Mais pour en revenir à la littérature fantastique, il faut bien constater que Jean-Pierre Andrevon n'est pas le premier à renouer avec les morts vivants. D'autres romanciers connus se sont essayés avant lui à quelques variations sur ce thème. Loin de son cycle Hyperion, Dan Simmons a ainsi imaginé une étrange "Photo de classe" où un professeur se retrouve à la tête d'une classe d'enfants morts vivants. Alors que Poppy Z. Brite nous fait découvrir dans "Calcutta, seigneurs des nerfs" [4] , une ville où les vivants côtoient de manière fort étrange les morts vivants qui envahissent la capitale du Bengale Occidental. Et ce ne sont là que deux exemples parmi tant d'autres.

Avec un tel héritage, Jean-Pierre Andrevon se devait d'être à la hauteur. Il y réussit en reprenant les inévitables clichés du genre, tout en évitant le piège du grand guignol et sans omettre d'insuffler quelques idées nouvelles. On retrouve donc les habituels morts vivants dans un état de décomposition plus ou moins avancé, décrépis et lents, mais toujours nombreux et avides de matière cervicale. On retrouve aussi l'explication abracadabrante du retour à ce simulacre de vie des morts, ici les radiations issues d'un trou noir. Et si Andrevon prend le temps de décrire les morts vivants, c'est pour montrer qu'ils viennent de toutes les strates temporelles et qu'ils évoluent. Il n'insiste pas, comme John Russo le fait dans sa trilogie, sur leurs horribles festins. De plus, les zombies d'Andrevon ont tendance, à l'inverse de beaucoup d'autres, à se régénérer. L'un des personnages du roman se prend ainsi à rêver d'une cohabitation entre les derniers survivants et des morts vivants ayant retrouvé leur intelligence. À la fin du roman, les zombies se présenteraient presque comme de dignes remplaçants de l'espèce humaine. Mais, s'il ne mérite pas d'être sauvé, l'Homme mérite-t-il d'être remplacé ?

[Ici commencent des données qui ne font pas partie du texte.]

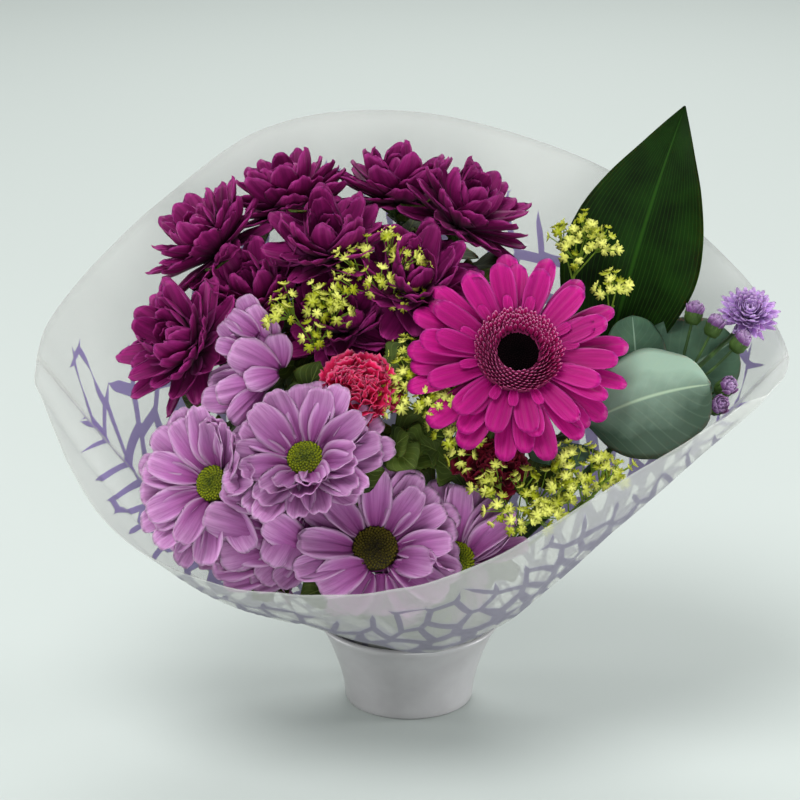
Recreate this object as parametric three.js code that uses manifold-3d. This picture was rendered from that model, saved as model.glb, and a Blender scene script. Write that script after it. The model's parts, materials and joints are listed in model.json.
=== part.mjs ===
// Mixed bouquet in a frosted film sleeve, standing in a short ceramic vase.
// Units are millimetres, +Z is up and the origin is the middle of the vase's foot.
// The viewer stands at -Y: the sleeve is low there and high at the back.

import * as THREE from 'three';
import { mergeVertices } from 'three/addons/utils/BufferGeometryUtils.js';
import Module from 'manifold-3d';

const wasm = await Module();
wasm.setup();

// Clearances
const GAP = 0.3;
const TIDY = 0.02;

// Vase
const VASE_HEIGHT = 42;
const FOOT_RADIUS = 32;
const RIM_RADIUS = 45;
const VASE_WALL = 3.2;
const VASE_FLOOR = 8;
const VASE_FLARE = 1.7;
const VASE_SIDES = 32;

// Film sleeve: a flattened cone whose top edge is a blunt-cornered oval, tilted to the viewer
const FILM = 0.8;
const SLEEVE_LEFT = 180;
const SLEEVE_RIGHT = 184;
const SLEEVE_DEPTH = 112;
const SLEEVE_CORNERS = 1.7;
const SLEEVE_SIDES = 42;
const SLEEVE_ROWS = [0.14, 0.38, 0.68, 1];
const NECK_RADIUS = 38.4;
const NECK_SHIFT = new THREE.Vector2(2.2, 1.6);
const TAIL_RADIUS = 31.5;
const TAIL_HEIGHT = 24;
const SLEEVE_TOP = [
  [0, 180], [14, 211], [34, 245], [61, 266], [95, 277], [128, 270], [152, 236], [165, 210], [178, 184],
  [190, 150], [201, 119], [213, 103], [235, 96], [268, 104], [296, 123], [322, 152], [342, 171],
];

// Stems spread from the vase's neck along curved lines that keep their order, so they never cross
const SPREAD_START = 30;
const SPREAD_WAIST = 18;
const STEM_FOOT = VASE_FLOOR + GAP + 0.05;
const UPRIGHT_STRETCH = 10;
const STEM_LENGTH_BELOW_BLOOM = 24;
const CALYX_TOP = -3.8;
const CALYX_DEPTH = 7;

// Petal outlines: distance along the petal, and half width as a share of the full half width
const BROAD_PETAL = [[0, 0.26], [0.42, 0.92], [0.84, 0.86]];
const NARROW_PETAL = [[0, 0.3], [0.62, 1]];

// Blooms: each ring is a count of petals with their length, width, lift off the bloom's plane and curl
const LILAC = {
  core: 9, eye: 8.5, colour: 0xc79ad0, eyeColour: 0x8f9a1e,
  rings: [
    { count: 9, length: 33, width: 14, lift: 7, curl: -16, base: -2.2, outline: BROAD_PETAL },
    { count: 8, length: 27, width: 13, lift: 28, curl: -12, base: -0.4, outline: BROAD_PETAL },
  ],
};
const PURPLE = {
  core: 5.5, eye: 0, colour: 0x6d1259, eyeColour: 0x6d1259,
  rings: [
    { count: 8, length: 30, width: 11.5, lift: 2, curl: -12, base: -2.2, outline: BROAD_PETAL },
    { count: 7, length: 26, width: 11, lift: 29, curl: -8, base: -0.4, outline: BROAD_PETAL },
    { count: 4, length: 21, width: 10, lift: 60, curl: 10, base: 1.4, outline: NARROW_PETAL },
  ],
};
const GERBERA = {
  core: 12, eye: 10, seat: 3.2, colour: 0xd4209a, eyeColour: 0x1a0a12,
  rings: [
    { count: 17, length: 41, width: 11.5, lift: 2, curl: -14, base: -2.2, outline: BROAD_PETAL },
    { count: 14, length: 35, width: 11, lift: 13, curl: -14, base: -0.4, outline: BROAD_PETAL },
  ],
};
const ASTER = {
  core: 4, eye: 3.4, colour: 0xa67cc0, eyeColour: 0xb8a2c8,
  rings: [
    { count: 11, length: 11, width: 3.6, lift: 6, curl: -10, base: -2.2, outline: NARROW_PETAL },
    { count: 7, length: 9, width: 3.4, lift: 42, curl: -10, base: -0.4, outline: NARROW_PETAL },
  ],
};
const GERBERA_RING_RADIUS = 21;
const PETAL_THICKNESS = 1.3;
const PETAL_JITTER = 0.12;
const TILT_JITTER = 6;
const ROOT_DEPTH = -3.4;
const ROOT_INSET = 0.5;
const HIGHEST_LIFT = 84;
const LOWEST_LIFT = -24;

// Where a petal would touch a neighbour it lifts, droops or shortens by the first of these that clears
const LIFT_STEPS = [0, 8, -8, 16, -16, 26, 36, 48, 60, 72, -26];
const LENGTH_STEPS = [1, 0.85, 0.7, 0.55];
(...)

Vieux routier de l'écriture, Jean-Pierre Andrevon fait se succéder de courts chapitres pour nous entraîner à la suite de son héros. À l'évidence, le romancier ne cherche pas à faire peur avec des scènes de violence gratuite, mais il incite plutôt à la réflexion sur cette société moderne où tout ce qui semble acquis à jamais peut pourtant disparaître en un éclair. Zombies : un horizon de cendres est un livre qui fait plus que se laisser lire et qui donne à réfléchir.

Notes

[1]  La Nuit des morts vivants (1968), Zombie (1979) et le Jour des morts vivants (1985).

[2]  La Nuit des morts vivants, le Réveil des morts vivants & le Retour des morts vivants (Fleuve noir "Gore", 1985).

[3]  Parmi lesquels il y a les novellisations du jeu vidéo par S.D. Perry (au Fleuve noir depuis 2002), et du film par Thomas Day.

[4]  "Photo de classe" et "Calcutta, seigneur des nerfs" sont deux des nouvelles de l'anthologie Still dead, Book of the dead 2 dirigée par John Skipp et Craig Spector en 1992. "Photo de classe" a été publiée en France dans le Styx coule à l'envers (Denoël, 1997), alors que "Calcutta, seigneur des nerfs" est parue dans Contes de la fée verte (Denoël, 1997).